# [WHAT YOU HAVE TO DO]
Can you find the lines of the listing that include "frame" and copy every one?

# [DATA EXTRACT]
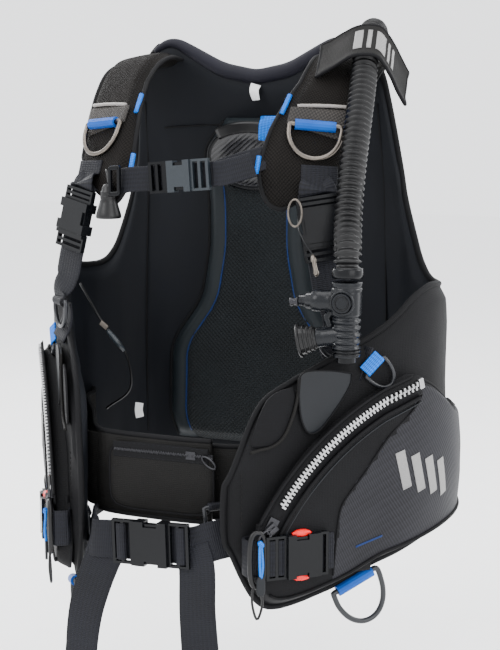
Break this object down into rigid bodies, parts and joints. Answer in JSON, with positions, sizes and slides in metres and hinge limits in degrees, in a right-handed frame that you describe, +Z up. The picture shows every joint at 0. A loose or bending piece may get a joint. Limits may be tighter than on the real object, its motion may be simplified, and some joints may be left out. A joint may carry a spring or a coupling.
{
  "type": "buoyancy compensator vest",
  "caption": "Scuba diving buoyancy vest: inflatable jacket with padded straps, hard backpack plate, cylinder band, side-release buckles, steel D-rings and corrugated inflator hose.",
  "frame": {"origin": "centre of the rubber face on the backpack plate that the diving cylinder rests on", "axes": "+Y out of that face, towards the cylinder (the wearer faces -Y); +Z up; +X to the wearer's left, on the inflator hose's side"},
  "size_m": [0.4681, 0.5557, 0.7362],
  "materials": {
    "shell_fabric": "coarse charcoal nylon weave, matt",
    "cell_fabric": "coated air-holding cloth",
    "lining_fabric": "smooth blue-black lining",
    "pad_foam": "spacer mesh over foam",
    "webbing": "ribbed black webbing",
    "blue_webbing": "ribbed bright blue webbing",
    "black_plastic": "moulded nylon, fine grain",
    "grey_plastic": "moulded nylon, satin",
    "red_plastic": "glossy moulded acetal",
    "steel": "brushed stainless steel",
    "dark_metal": "dark anodised",
    "rubber": "matt black rubber"
  },
  "bodies": {
    "vest": {"inner_lining": "lining_fabric", "air_cell": "cell_fabric", "outer_shell": "shell_fabric", "back_pad": "pad_foam", "yoke_plate": "black_plastic", "backpack_plate": "black_plastic", "cylinder_face": "rubber", "cylinder_band": "webbing", "carry_handle": "webbing", "cam_buckle_base": "black_plastic", "shoulder_strap_left": "shell_fabric", "shoulder_strap_right": "shell_fabric", "chest_ring_sleeve_left": "blue_webbing", "chest_ring_sleeve_right": "blue_webbing", "bottom_ring_sleeve_left": "blue_webbing", "bottom_ring_sleeve_right": "blue_webbing", "shoulder_buckle_socket_left": "black_plastic", "shoulder_buckle_socket_right": "black_plastic", "lower_strap_left": "webbing", "lower_strap_right": "webbing", "chest_buckle_socket": "grey_plastic", "chest_strap_left": "webbing", "chest_strap_right": "webbing", "waist_buckle_socket": "black_plastic", "waist_strap_left": "webbing", "waist_strap_right": "webbing", "waistband_left": "shell_fabric", "waistband_right": "shell_fabric", "cargo_pocket_left": "shell_fabric", "cargo_pocket_right": "shell_fabric", "pouch_buckle_prongs_left": "red_plastic", "pouch_buckle_prongs_right": "red_plastic", "inflator_hose": "rubber", "hose_elbow": "black_plastic", "hose_cover": "shell_fabric", "inflator_body": "grey_plastic", "mouthpiece": "rubber", "rear_dump_valve": "black_plastic"},
    "cam_lever": {"cam_buckle_lever": "grey_plastic"},
    "chest_ring_L": {"chest_ring_left": "steel"},
    "chest_ring_R": {"chest_ring_right": "steel"},
    "lobe_ring_L": {"lobe_ring_left": "dark_metal"},
    "lobe_ring_R": {"lobe_ring_right": "dark_metal"},
    "bottom_ring_L": {"bottom_ring_left": "dark_metal"},
    "bottom_ring_R": {"bottom_ring_right": "dark_metal"},
    "shoulder_prongs_L": {"shoulder_buckle_prongs_left": "black_plastic"},
    "shoulder_prongs_R": {"shoulder_buckle_prongs_right": "black_plastic"},
    "chest_prongs": {"chest_buckle_prongs": "black_plastic"},
    "waist_prongs": {"waist_buckle_prongs": "black_plastic"},
    "pouch_L": {"weight_pouch_left": "shell_fabric", "pouch_buckle_socket_left": "grey_plastic"},
    "pouch_R": {"weight_pouch_right": "shell_fabric", "pouch_buckle_socket_right": "grey_plastic"},
    "zip_pull_L": {"zip_slider_left": "dark_metal"},
    "zip_pull_R": {"zip_slider_right": "dark_metal"},
    "waist_zip_pull": {"waistband_zip_slider": "dark_metal"},
    "inflate": {"inflate_button": "grey_plastic"},
    "deflate": {"deflate_button": "black_plastic"},
    "dump_pull": {"dump_toggle": "rubber"}
  },
  "joints": [
    {"name": "cam_lever_hinge", "type": "hinge", "parent": "vest", "child": "cam_lever", "pos_m": [0.03, 0.2008, 0.045], "axis": [0, 0, -1], "range_deg": [0, 130]},
    {"name": "chest_ring_L_swing", "type": "hinge", "parent": "vest", "child": "chest_ring_L", "pos_m": [0.11582, -0.19686, 0.20895], "axis": [-0.922, -0.3777, 0.085], "range_deg": [0, 42]},
    {"name": "chest_ring_R_swing", "type": "hinge", "parent": "vest", "child": "chest_ring_R", "pos_m": [-0.11582, -0.19686, 0.20895], "axis": [-0.922, 0.3777, -0.085], "range_deg": [0, 42]},
    {"name": "lobe_ring_L_swing", "type": "hinge", "parent": "vest", "child": "lobe_ring_L", "pos_m": [0.15, -0.23, 0.014], "axis": [-0.7314, -0.682, 0], "range_deg": [-15, 36]},
    {"name": "lobe_ring_R_swing", "type": "hinge", "parent": "vest", "child": "lobe_ring_R", "pos_m": [-0.154, -0.226, 0.026], "axis": [-0.7314, 0.682, 0], "range_deg": [0, 36]},
    {"name": "bottom_ring_L_swing", "type": "hinge", "parent": "vest", "child": "bottom_ring_L", "pos_m": [0.17779, -0.24869, -0.22913], "axis": [-0.6652, -0.6203, -0.4155], "range_deg": [-25, 60]},
    {"name": "bottom_ring_R_swing", "type": "hinge", "parent": "vest", "child": "bottom_ring_R", "pos_m": [-0.1122, -0.28322, -0.25283], "axis": [-0.5273, 0.812, -0.2501], "range_deg": [-25, 60]},
    {"name": "shoulder_prongs_L_release", "type": "slide", "parent": "vest", "child": "shoulder_prongs_L", "axis": [0.2001, -0.08, -0.9765], "range_m": [0, 0.028]},
    {"name": "shoulder_prongs_R_release", "type": "slide", "parent": "vest", "child": "shoulder_prongs_R", "axis": [-0.2001, -0.08, -0.9765], "range_m": [0, 0.028]},
    {"name": "chest_prongs_release", "type": "slide", "parent": "vest", "child": "chest_prongs", "axis": [-0.9945, 0.0532, -0.0903], "range_m": [0, 0.03]},
    {"name": "waist_prongs_release", "type": "slide", "parent": "vest", "child": "waist_prongs", "axis": [-0.9995, 0, -0.03], "range_m": [0, 0.03]},
    {"name": "pouch_L_draw", "type": "slide", "parent": "vest", "child": "pouch_L", "axis": [-0.7314, -0.682, 0], "range_m": [0, 0.08]},
    {"name": "pouch_R_draw", "type": "slide", "parent": "vest", "child": "pouch_R", "axis": [0.5446, -0.8387, 0], "range_m": [0, 0.08]},
    {"name": "zip_L_run", "type": "hinge", "parent": "vest", "child": "zip_pull_L", "pos_m": [0.29736, -0.16371, -0.297], "axis": [-0.682, 0.7314, 0], "range_deg": [0, 32]},
    {"name": "zip_R_run", "type": "hinge", "parent": "vest", "child": "zip_pull_R", "pos_m": [-0.25459, -0.09959, -0.297], "axis": [-0.8387, -0.5446, 0], "range_deg": [0, 32]},
    {"name": "waist_zip_run", "type": "slide", "parent": "vest", "child": "waist_zip_pull", "axis": [-1, 0, 0], "range_m": [0, 0.08]},
    {"name": "inflate_press", "type": "slide", "parent": "vest", "child": "inflate", "axis": [0, 1, 0], "range_m": [0, 0.003], "stiffness_N_per_m": 300},
    {"name": "deflate_press", "type": "slide", "parent": "vest", "child": "deflate", "axis": [0, 0, 1], "range_m": [0, 0.003], "stiffness_N_per_m": 300},
    {"name": "dump_pull_down", "type": "slide", "parent": "vest", "child": "dump_pull", "axis": [0, 0, -1], "range_m": [0, 0.015], "stiffness_N_per_m": 150}
  ]
}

# [RESPONSE TO THIS TASK]
Break this object down into rigid bodies, parts and joints. Answer in JSON, with positions, sizes and slides in metres and hinge limits in degrees, in a right-handed frame that you describe, +Z up. The picture shows every joint at 0. A loose or bending piece may get a joint. Limits may be tighter than on the real object, its motion may be simplified, and some joints may be left out. A joint may carry a spring or a coupling.
  "frame": {"origin": "centre of the rubber face on the backpack plate that the diving cylinder rests on", "axes": "+Y out of that face, towards the cylinder (the wearer faces -Y); +Z up; +X to the wearer's left, on the inflator hose's side"},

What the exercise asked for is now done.